As children return to school after the summer break, the UK government's food watchdog is telling parents to make lunches healthier. 'Lunchboxes still packed with fat, salt and sugar', declares the Food Standards Agency (FSA) in response to its annual survey of lunchbox contents across 28 schools.

The FSA says that 'children are eating double the recommended lunchtime intake of saturated fat and sugar, and up to half their daily recommended salt intake'. FSA nutritionist Sam Church said: 'We all know that what children eat now can have a big impact on their diet and health in the future and that there is nothing wrong with children having the odd snack, but these should be eaten in moderation and as part of a varied and balanced diet.'

The only reason this story is newsworthy is because of the ongoing panic about obesity. Yet there is little evidence to suggest that what we eat as children has a direct connection with later eating habits or weight.

Children are notoriously fussy eaters, refusing to eat anything they don't like. Parents are mostly concerned with making sure that their kids eat enough at lunchtime, as long as there is some goodness in it, on the basis that they can exercise the usual carrot-and-stick discipline at mealtimes in the evening. So what features in a lunchbox isn't necessarily reflective of children's diets as a whole - nor does it make sense to assume that adults will eat the same things they did when they were kids. Adults usually have enough sense to realise that eating a variety of foods is important both for health and pleasure.

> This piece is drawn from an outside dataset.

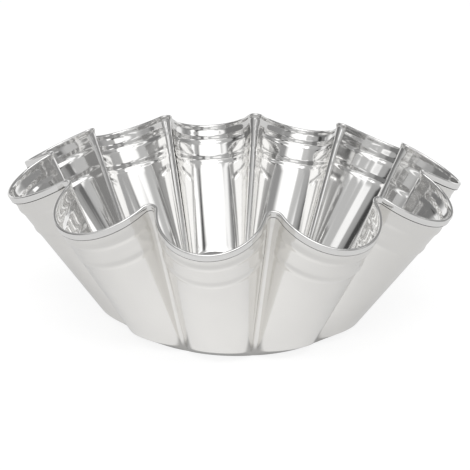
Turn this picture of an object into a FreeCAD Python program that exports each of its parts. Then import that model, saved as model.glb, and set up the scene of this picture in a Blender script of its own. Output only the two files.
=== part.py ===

But even if all these assumptions were accurate, there is little reason to believe that eating more than a certain level of fat, sugar or salt is in itself harmful. Human beings around the world, and throughout history, have eaten a variety of different foods, in smaller or larger quantities, and thrived. It beggars belief that a little more salt or sugar could be a major health risk, except perhaps for very young children. And there is no clear relationship between obesity in childhood and obesity in later life. Only 30 per cent of fat children will become fat adults - and even then, only the most extremely overweight and unfit are likely to suffer serious health consequences as a result.

In fact, the FSA report itself accepts that any rise in obesity is unlikely to be due to increasing food consumption. 'The most plausible underlying explanation is a fall in energy expenditure due to the explosion in sedentary computer games, hours spent watching television and parental safety concerns resulting in curtailed activity outside of school hours. Added to this is a fall in time devoted to activity within the national curriculum and a four-fold increase in the numbers of children driven to school.' But facts won't be allowed to get in the way of a good panic. Unlike our kids, it seems, this one will run and run.

Lunchboxes still packed with fat, salt and sugar, Food Standards Agency, 1 September 2004

First published on Spiked's Don't panic page.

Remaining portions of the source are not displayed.